You've got it right to tell her that she always has the right to say "no." That's a given, POJA. smile

And, yes, it would really suck not being able to express your feelings.

However, what first made me take notice of your post was this request from your wife (simplified):

"Then she told me not to express ... anger"

I've got to say, just on that alone, it is very reasonable for her to be asking you not to express anger! When you are angry, nothing you want to express is sane, helpful, or safe for your wife.

My guess is that she has felt that in the past your expressions of anger/disappointment have put pressure on her. Perhaps that was not your intent, but it has probably caused her to feel pressured, nonetheless. That can make what you think is just a request ... turn into a demand to which she can't say "no."

Here is what Dr. Harley wrote me last year about expressing disappointment:

http://forum.marriagebuilders.com/ubbt/ubbthreads.php?ubb=showflat&Number=2405440#Post2405440 (this link will only work for those who have access to Dr. Harley's private forum)

Originally Posted by Dr. Harley
markos:

When you make a request, and your wife declines, the next step is to negotiate with her, not to tell her that your feelings have been hurt. Under what conditions would she be willing? If you can't think of any right away, withdraw the request.
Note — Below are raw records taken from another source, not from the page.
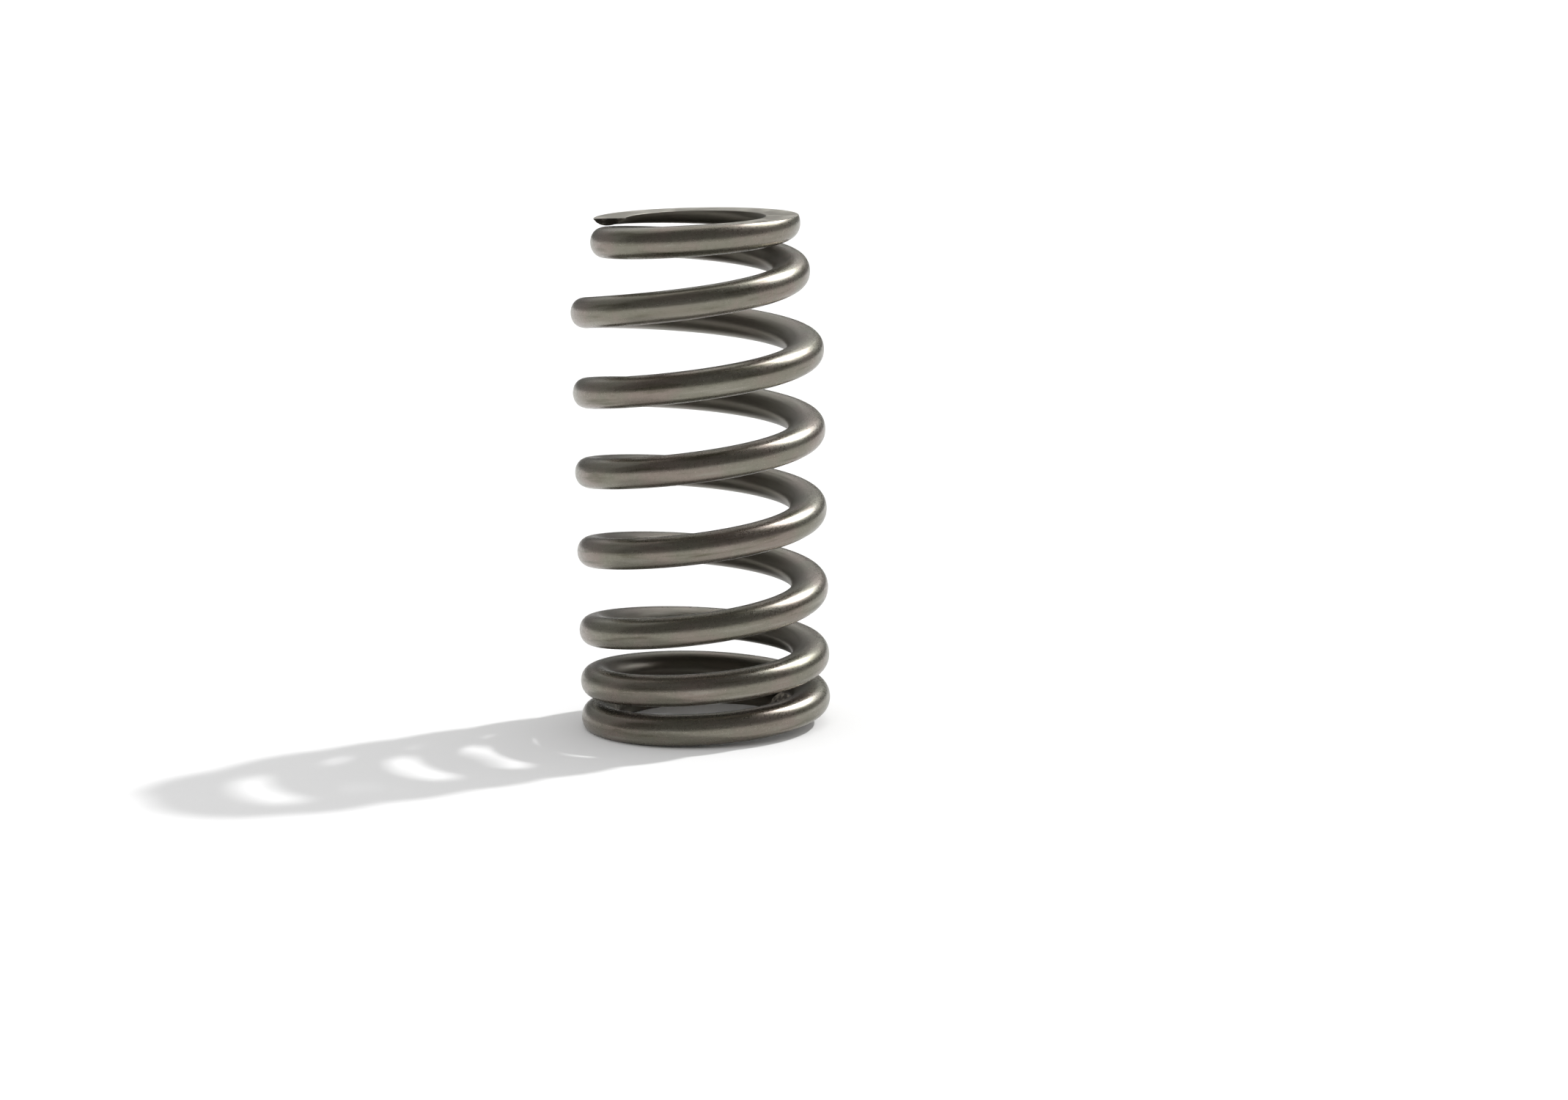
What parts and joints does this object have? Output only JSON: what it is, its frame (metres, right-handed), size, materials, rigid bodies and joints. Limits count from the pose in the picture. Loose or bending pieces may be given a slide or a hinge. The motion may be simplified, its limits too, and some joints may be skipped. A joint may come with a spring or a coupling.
{
  "type": "engine valve spring",
  "caption": "Beehive compression spring of egg-section wire with closed, ground ends, which holds an engine valve shut.",
  "frame": {"origin": "centre of the coil in the plane of the wide ground end, which the spring stands on", "axes": "+Z along the coil's axis from the wide end to the narrow end, +X to the right of the view in the picture"},
  "size_m": [0.0282, 0.0282, 0.0575],
  "materials": {
    "spring_steel": "shot-peened and tempered wire, ground end faces"
  },
  "bodies": {
    "root": {"valve_spring": "spring_steel"}
  },
  "joints": []
}
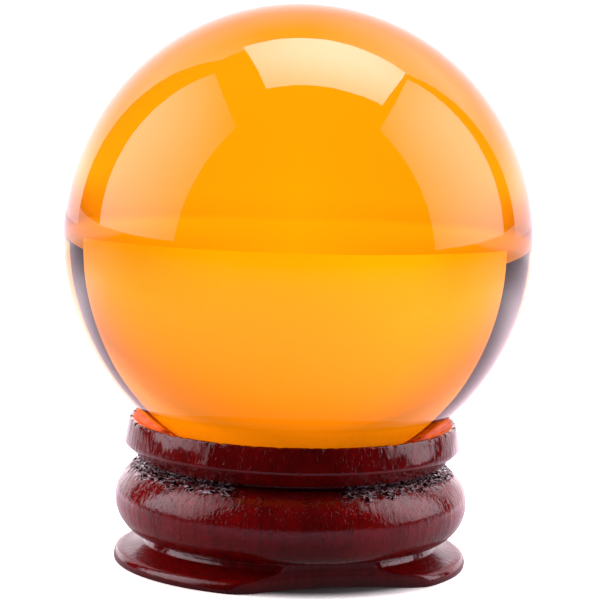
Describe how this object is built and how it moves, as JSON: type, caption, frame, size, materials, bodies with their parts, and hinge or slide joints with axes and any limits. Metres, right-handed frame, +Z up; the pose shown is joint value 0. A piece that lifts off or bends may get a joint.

By telling your wife that your feelings were hurt, although it's an accurate description of your reaction, it's also a way to make her feel guilty for declining your request. Besides, it should be recognized that if a request is declined, and you feel hurt, you must be under the illusion that if she really cared about you, she would do whatever you request. That's an illusion, not a fact. A caring wife has the right to decline requests. A caring husband accepts it because he realizes that he would have been gaining at her expense if she had agreed.

Again, the step to take after declining your request is to negotiate or withdraw it.

Best wishes,
Willard F. Harley, Jr.

I have got to admit that I said "ouch" after I read that.

In fact, in the year since I first saw it, I've reread it multiple times, and still said "ouch." Was Dr. Harley nuts? Was he telling me to go against openness and honesty?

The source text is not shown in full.